**THE PROBLEM**:
Copy the full set of lines exactly as given.
-- Begin GIVEN INFORMATION --
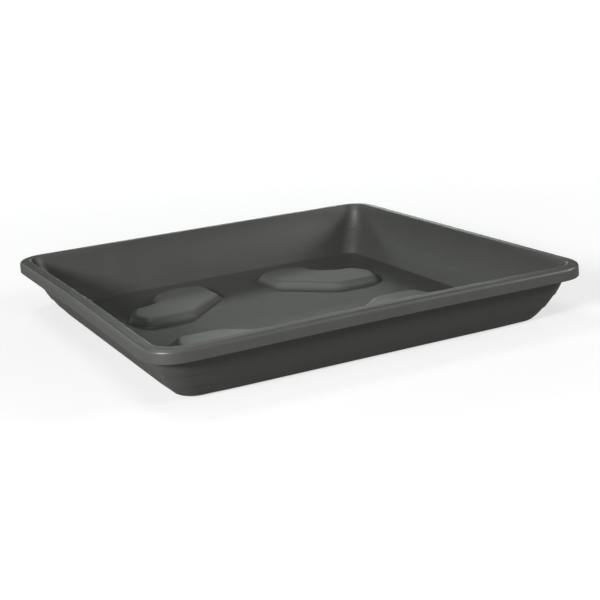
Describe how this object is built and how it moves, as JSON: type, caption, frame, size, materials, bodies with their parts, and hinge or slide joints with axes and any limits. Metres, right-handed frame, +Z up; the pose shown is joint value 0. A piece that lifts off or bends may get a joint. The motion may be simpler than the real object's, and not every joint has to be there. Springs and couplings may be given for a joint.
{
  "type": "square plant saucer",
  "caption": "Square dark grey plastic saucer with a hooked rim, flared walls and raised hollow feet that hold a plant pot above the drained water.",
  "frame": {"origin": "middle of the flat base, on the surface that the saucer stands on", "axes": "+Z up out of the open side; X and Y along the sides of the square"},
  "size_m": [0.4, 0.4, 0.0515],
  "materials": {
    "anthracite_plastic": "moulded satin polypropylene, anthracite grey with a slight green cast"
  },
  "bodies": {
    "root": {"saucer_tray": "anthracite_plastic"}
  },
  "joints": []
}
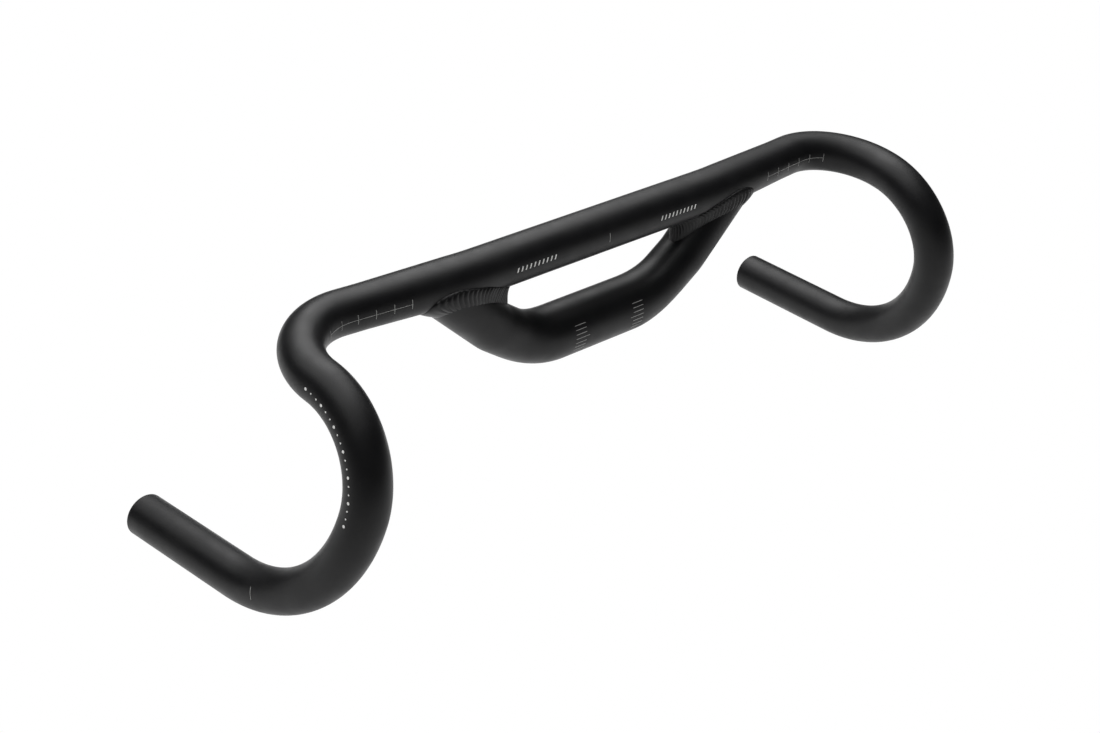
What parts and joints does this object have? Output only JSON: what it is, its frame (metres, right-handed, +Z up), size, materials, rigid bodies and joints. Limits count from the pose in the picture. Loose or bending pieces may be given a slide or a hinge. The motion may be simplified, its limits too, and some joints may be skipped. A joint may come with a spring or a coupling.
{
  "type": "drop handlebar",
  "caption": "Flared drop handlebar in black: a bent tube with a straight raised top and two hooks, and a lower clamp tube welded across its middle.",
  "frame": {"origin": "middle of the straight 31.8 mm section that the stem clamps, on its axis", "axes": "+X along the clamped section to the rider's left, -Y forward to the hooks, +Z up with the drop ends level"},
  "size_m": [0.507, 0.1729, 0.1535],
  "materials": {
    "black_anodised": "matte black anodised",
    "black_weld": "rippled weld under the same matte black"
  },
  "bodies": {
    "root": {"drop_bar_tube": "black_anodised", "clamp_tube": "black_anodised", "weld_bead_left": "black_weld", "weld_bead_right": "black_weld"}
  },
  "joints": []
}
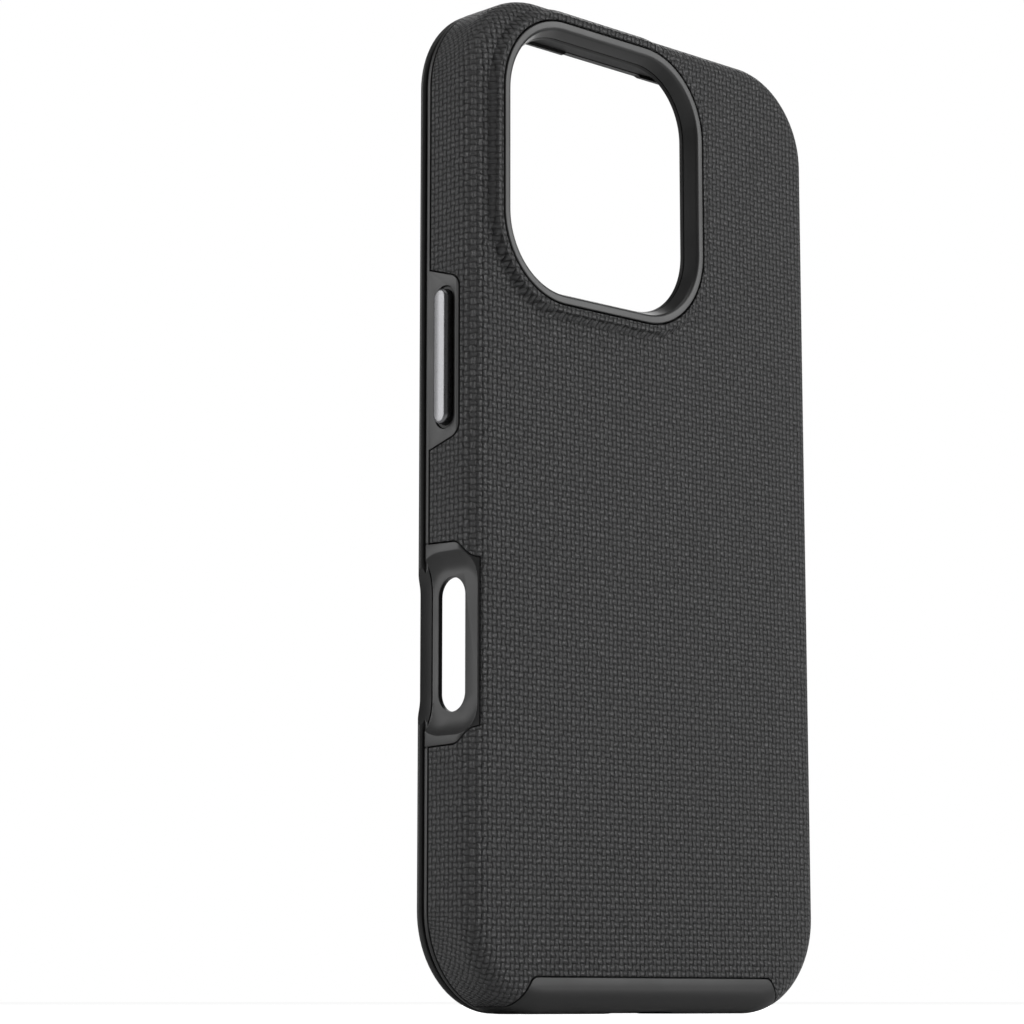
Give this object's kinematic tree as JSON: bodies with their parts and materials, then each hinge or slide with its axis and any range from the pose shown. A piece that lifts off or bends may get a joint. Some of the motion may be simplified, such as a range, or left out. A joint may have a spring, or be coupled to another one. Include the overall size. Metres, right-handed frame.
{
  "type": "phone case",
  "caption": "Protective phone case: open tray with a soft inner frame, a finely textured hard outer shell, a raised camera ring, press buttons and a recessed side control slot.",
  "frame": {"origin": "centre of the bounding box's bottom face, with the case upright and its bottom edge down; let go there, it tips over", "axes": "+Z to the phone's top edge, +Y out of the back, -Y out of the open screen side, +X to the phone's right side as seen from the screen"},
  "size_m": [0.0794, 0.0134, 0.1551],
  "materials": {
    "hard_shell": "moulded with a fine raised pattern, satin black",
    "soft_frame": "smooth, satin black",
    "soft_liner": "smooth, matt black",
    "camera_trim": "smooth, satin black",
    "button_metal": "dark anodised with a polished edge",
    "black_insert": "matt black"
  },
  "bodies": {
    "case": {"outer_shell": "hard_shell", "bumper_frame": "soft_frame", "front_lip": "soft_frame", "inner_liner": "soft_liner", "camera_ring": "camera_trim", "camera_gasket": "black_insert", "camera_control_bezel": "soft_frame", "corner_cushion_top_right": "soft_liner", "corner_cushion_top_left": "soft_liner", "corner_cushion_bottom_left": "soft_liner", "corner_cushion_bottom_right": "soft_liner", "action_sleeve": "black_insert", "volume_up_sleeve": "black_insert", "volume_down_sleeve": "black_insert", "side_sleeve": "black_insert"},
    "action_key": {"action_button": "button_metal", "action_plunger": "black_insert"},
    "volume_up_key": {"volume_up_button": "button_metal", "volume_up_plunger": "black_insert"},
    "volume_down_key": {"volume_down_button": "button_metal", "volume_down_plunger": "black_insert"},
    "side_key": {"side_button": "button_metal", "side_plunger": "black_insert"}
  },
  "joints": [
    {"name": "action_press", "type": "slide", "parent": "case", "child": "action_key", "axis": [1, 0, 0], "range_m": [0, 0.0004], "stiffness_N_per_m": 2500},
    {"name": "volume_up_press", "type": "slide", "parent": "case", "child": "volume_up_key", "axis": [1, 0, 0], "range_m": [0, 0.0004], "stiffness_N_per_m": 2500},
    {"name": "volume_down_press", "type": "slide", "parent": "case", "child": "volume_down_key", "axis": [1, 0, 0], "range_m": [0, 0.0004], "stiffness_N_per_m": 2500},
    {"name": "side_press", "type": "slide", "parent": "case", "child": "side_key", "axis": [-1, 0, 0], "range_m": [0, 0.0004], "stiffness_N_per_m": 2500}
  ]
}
-- End GIVEN INFORMATION --
**EXERCISE RESULT**:
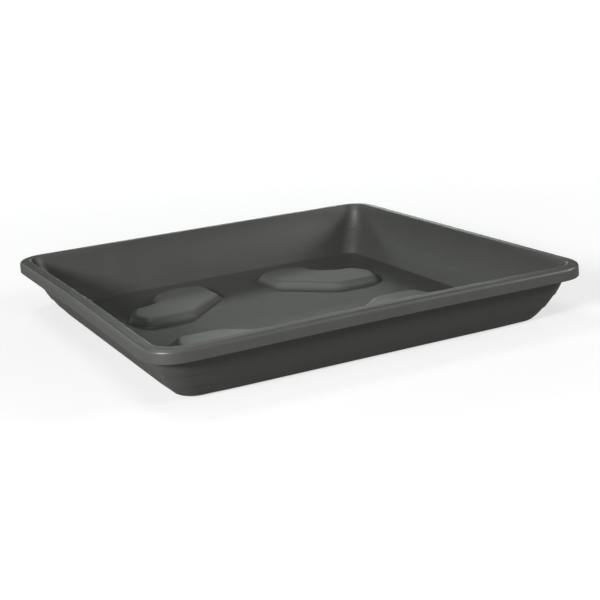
Describe how this object is built and how it moves, as JSON: type, caption, frame, size, materials, bodies with their parts, and hinge or slide joints with axes and any limits. Metres, right-handed frame, +Z up; the pose shown is joint value 0. A piece that lifts off or bends may get a joint. The motion may be simpler than the real object's, and not every joint has to be there. Springs and couplings may be given for a joint.
{
  "type": "square plant saucer",
  "caption": "Square dark grey plastic saucer with a hooked rim, flared walls and raised hollow feet that hold a plant pot above the drained water.",
  "frame": {"origin": "middle of the flat base, on the surface that the saucer stands on", "axes": "+Z up out of the open side; X and Y along the sides of the square"},
  "size_m": [0.4, 0.4, 0.0515],
  "materials": {
    "anthracite_plastic": "moulded satin polypropylene, anthracite grey with a slight green cast"
  },
  "bodies": {
    "root": {"saucer_tray": "anthracite_plastic"}
  },
  "joints": []
}
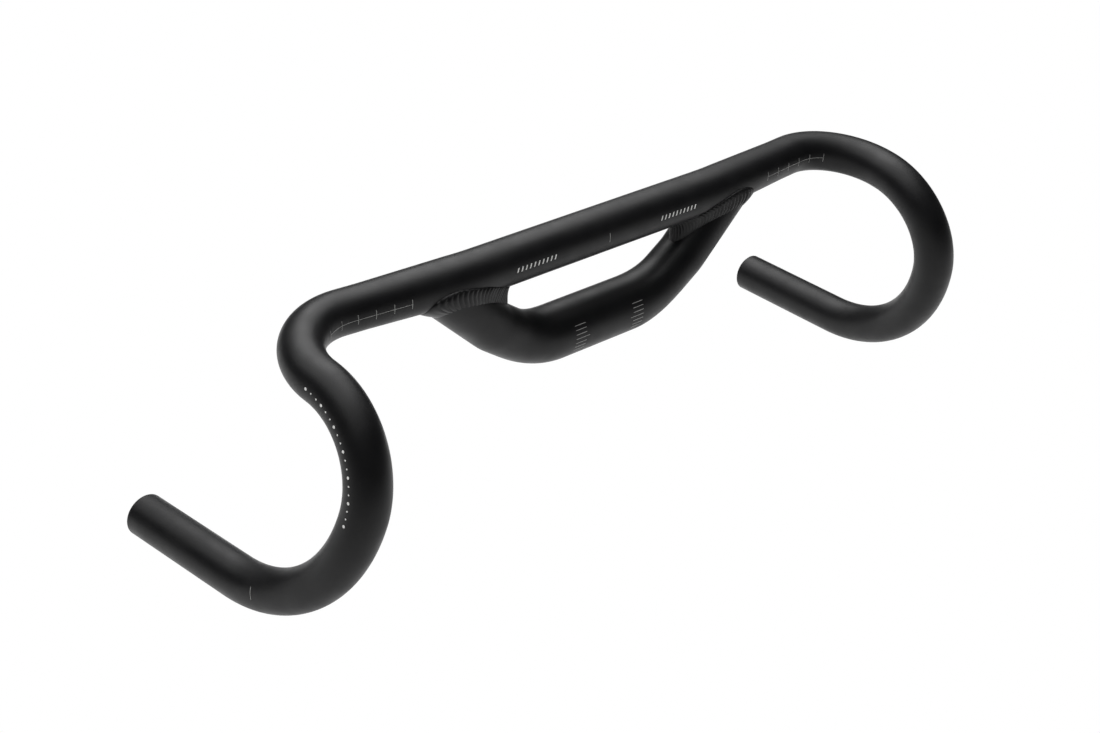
What parts and joints does this object have? Output only JSON: what it is, its frame (metres, right-handed, +Z up), size, materials, rigid bodies and joints. Limits count from the pose in the picture. Loose or bending pieces may be given a slide or a hinge. The motion may be simplified, its limits too, and some joints may be skipped. A joint may come with a spring or a coupling.
{
  "type": "drop handlebar",
  "caption": "Flared drop handlebar in black: a bent tube with a straight raised top and two hooks, and a lower clamp tube welded across its middle.",
  "frame": {"origin": "middle of the straight 31.8 mm section that the stem clamps, on its axis", "axes": "+X along the clamped section to the rider's left, -Y forward to the hooks, +Z up with the drop ends level"},
  "size_m": [0.507, 0.1729, 0.1535],
  "materials": {
    "black_anodised": "matte black anodised",
    "black_weld": "rippled weld under the same matte black"
  },
  "bodies": {
    "root": {"drop_bar_tube": "black_anodised", "clamp_tube": "black_anodised", "weld_bead_left": "black_weld", "weld_bead_right": "black_weld"}
  },
  "joints": []
}
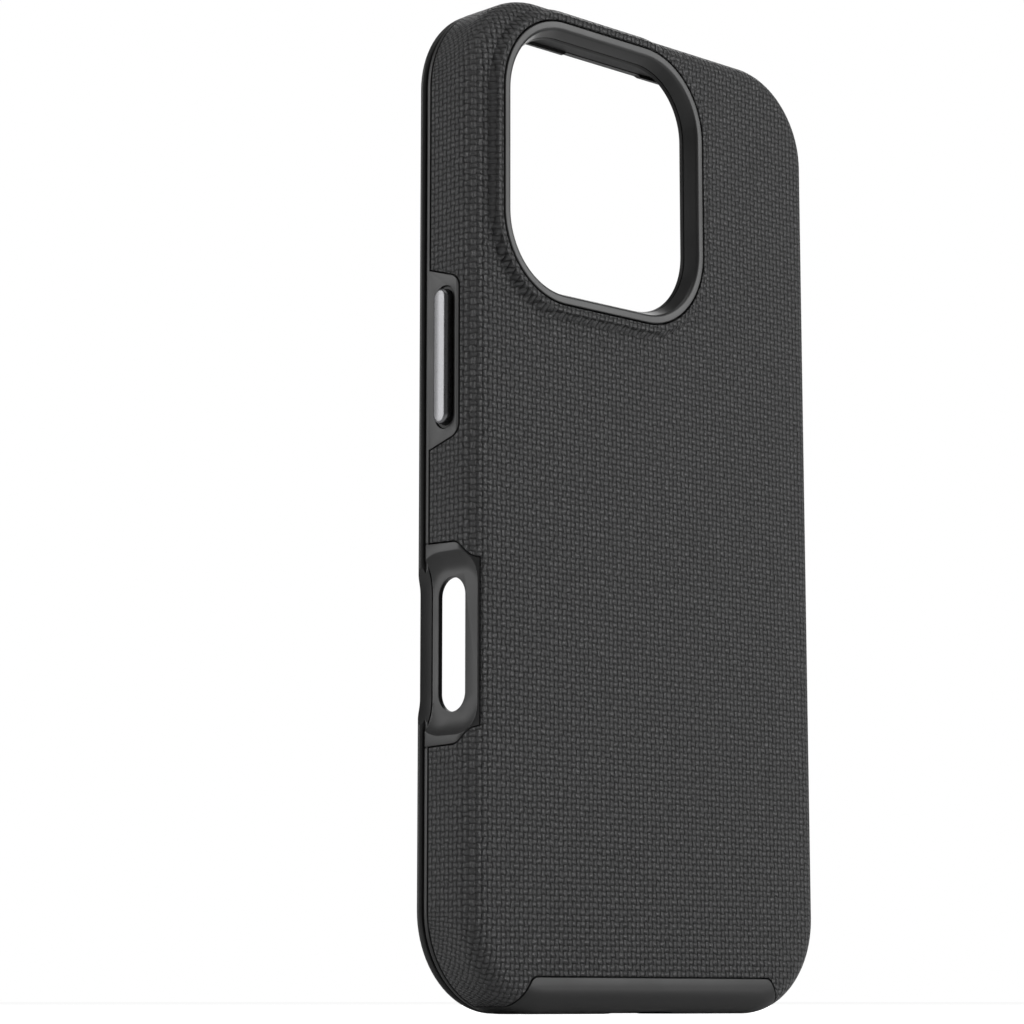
Give this object's kinematic tree as JSON: bodies with their parts and materials, then each hinge or slide with its axis and any range from the pose shown. A piece that lifts off or bends may get a joint. Some of the motion may be simplified, such as a range, or left out. A joint may have a spring, or be coupled to another one. Include the overall size. Metres, right-handed frame.
{
  "type": "phone case",
  "caption": "Protective phone case: open tray with a soft inner frame, a finely textured hard outer shell, a raised camera ring, press buttons and a recessed side control slot.",
  "frame": {"origin": "centre of the bounding box's bottom face, with the case upright and its bottom edge down; let go there, it tips over", "axes": "+Z to the phone's top edge, +Y out of the back, -Y out of the open screen side, +X to the phone's right side as seen from the screen"},
  "size_m": [0.0794, 0.0134, 0.1551],
  "materials": {
    "hard_shell": "moulded with a fine raised pattern, satin black",
    "soft_frame": "smooth, satin black",
    "soft_liner": "smooth, matt black",
    "camera_trim": "smooth, satin black",
    "button_metal": "dark anodised with a polished edge",
    "black_insert": "matt black"
  },
  "bodies": {
    "case": {"outer_shell": "hard_shell", "bumper_frame": "soft_frame", "front_lip": "soft_frame", "inner_liner": "soft_liner", "camera_ring": "camera_trim", "camera_gasket": "black_insert", "camera_control_bezel": "soft_frame", "corner_cushion_top_right": "soft_liner", "corner_cushion_top_left": "soft_liner", "corner_cushion_bottom_left": "soft_liner", "corner_cushion_bottom_right": "soft_liner", "action_sleeve": "black_insert", "volume_up_sleeve": "black_insert", "volume_down_sleeve": "black_insert", "side_sleeve": "black_insert"},
    "action_key": {"action_button": "button_metal", "action_plunger": "black_insert"},
    "volume_up_key": {"volume_up_button": "button_metal", "volume_up_plunger": "black_insert"},
    "volume_down_key": {"volume_down_button": "button_metal", "volume_down_plunger": "black_insert"},
    "side_key": {"side_button": "button_metal", "side_plunger": "black_insert"}
  },
  "joints": [
    {"name": "action_press", "type": "slide", "parent": "case", "child": "action_key", "axis": [1, 0, 0], "range_m": [0, 0.0004], "stiffness_N_per_m": 2500},
    {"name": "volume_up_press", "type": "slide", "parent": "case", "child": "volume_up_key", "axis": [1, 0, 0], "range_m": [0, 0.0004], "stiffness_N_per_m": 2500},
    {"name": "volume_down_press", "type": "slide", "parent": "case", "child": "volume_down_key", "axis": [1, 0, 0], "range_m": [0, 0.0004], "stiffness_N_per_m": 2500},
    {"name": "side_press", "type": "slide", "parent": "case", "child": "side_key", "axis": [-1, 0, 0], "range_m": [0, 0.0004], "stiffness_N_per_m": 2500}
  ]
}